At UF, provost Joe Glover recently gave deans the go-ahead for their first wave of hiring, 100 lecturers and 100 tenure-track faculty.

UF gateway classes like biology get crowded quickly. Some calculus lectures number 500 students, the provost said.

"Calculus is often quite a shock for students," Glover said. "They don't get to do the type of active problem solving we know helps them really learn the subject."

With more professors, UF aims to overhaul freshman calculus. Students will study in their dorms, then work on problems with their professor in small classes.

These investments don't come cheaply. The university estimates recurring costs of $23 million for its first 200 hires. UCF is looking at $43 million in recurring costs for its 320 new faculty, with $57 million in startup costs. Startup can be cheap if a no-frills professor just needs a laptop, but an engineer may command much more.

The schools are looking for faculty members who can bolster ongoing research. USF seeks experts in broad topics like water, from marine science to sinkholes. Most of its hires to date have been in heart health and medical engineering.

"These are scientists and engineers that can pretty much choose wherever they want to go," Wilcox said. "To some extent, it's a talent war out there."

USF has secured some impressive early recruits, including Charles Stanish, a noted UCLA archaeology professor and member of the National Academy of Sciences, and Dr. David Weill, a renowned Stanford transplant surgeon. Both said USF's upstart ambition was a lure.

"I was mainly looking for people who wanted to build, people with a vision," said Stanish, who will create a research institute at USF. The jaded pretension of so-called cathedral universities didn't appeal to him. USF had the right energy.

"There's a difference," he said. "A different attitude."

Helping attract faculty is Florida's investment in higher education at a time when states like Illinois are losing students and faculty amid budget cuts and pervasive uncertainty.

"I would call this an outlier, but in a very positive way," said John Ikenberry, president of the HigherEdJobs, an online clearinghouse for jobs in academia. "It's great to see healthy institutions that are able to boldly step forward and take initiatives like this."

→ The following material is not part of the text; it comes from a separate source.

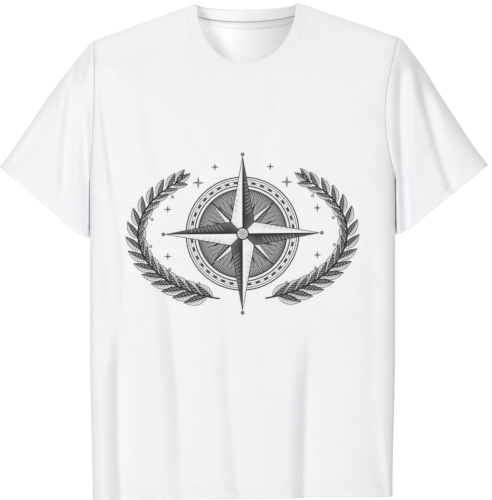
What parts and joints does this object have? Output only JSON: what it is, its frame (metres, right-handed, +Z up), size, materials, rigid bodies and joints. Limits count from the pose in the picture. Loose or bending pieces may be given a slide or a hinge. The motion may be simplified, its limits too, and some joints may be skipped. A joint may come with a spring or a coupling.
{
  "type": "t-shirt with a chest print",
  "caption": "Hollow short-sleeved crew-neck T-shirt in its worn shape, with a ribbed neck band, turned-up hems and seams inside.",
  "frame": {"origin": "between the wearer's shoulders, at the height of the shoulder tips and over the side seams", "axes": "+Z up towards the neck, -Y out of the front of the shirt, +X towards the wearer's left sleeve"},
  "size_m": [0.71, 0.1665, 0.7239],
  "materials": {
    "jersey": "matte white cotton jersey",
    "rib": "matte white ribbed cotton",
    "tape": "matte white cotton tape",
    "thread": "white overlock and stitching thread",
    "ink": "black and grey ink printed on the knit"
  },
  "bodies": {
    "root": {"front_panel": "jersey", "back_panel": "jersey", "sleeve_left": "jersey", "sleeve_right": "jersey", "neck_band": "rib", "neck_tape": "tape", "front_hem": "jersey", "back_hem": "jersey", "cuff_left": "jersey", "cuff_right": "jersey", "side_seam_left": "thread", "side_seam_right": "thread", "shoulder_seam_left": "thread", "shoulder_seam_right": "thread", "armhole_seam_left": "thread", "armhole_seam_right": "thread", "underarm_seam_left": "thread", "underarm_seam_right": "thread"}
  },
  "joints": []
}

Since the recession, academia has increasingly relied upon cheaper, more flexible contract teachers. Investing in tenure signals stability.

"This is a significant step to modernizing and growing the state's economy," said Tom Harnisch, director of state relations and policy analysis for the American Association of State Colleges and Universities. "This will yield more research funding, which can lead to more spinoff business and industry clusters and, ultimately, jobs."

Most of the money will come from the state, which rewards universities for performance in measures like graduation rates. Plus, universities had a banner year with help from Senate President Joe Negron, R-Stuart.

Negron toured the state's 12 public universities, noting what they needed to become elite, destination schools on par with the likes of the University of North Carolina. One evident hurdle was overcrowding.

"We saw instances of 750 students in an auditorium being taught by a graduate assistant. That's not a quality education," Negron said. "We heard students say sometimes there weren't enough seats in an auditorium so they'd have to go online and tune in from their dorm room."

The sweeping higher education bill he crafted was vetoed by Gov. Rick Scott, but universities still got a windfall in the budget. Along with private donations, those dollars are turning into faculty salaries.

For faculty, new hires mean more than ratios.

Jan Ignash was a USF professor before becoming chief academic officer of the Board of Governors. She remembers the fall days when she'd wait for the new faculty to arrive.

"It's an infusion of new ideas and energy," she said. "Unless you've lived through it, it's hard to capture just how exciting and important it is."

Garey, the Faculty Senate president, said that's what faculty want more than anything else.

"More than big pay increases, they most like getting new colleagues," Garey said. "Then they realize that this is a growing place, that we're moving upwards, we're going somewhere."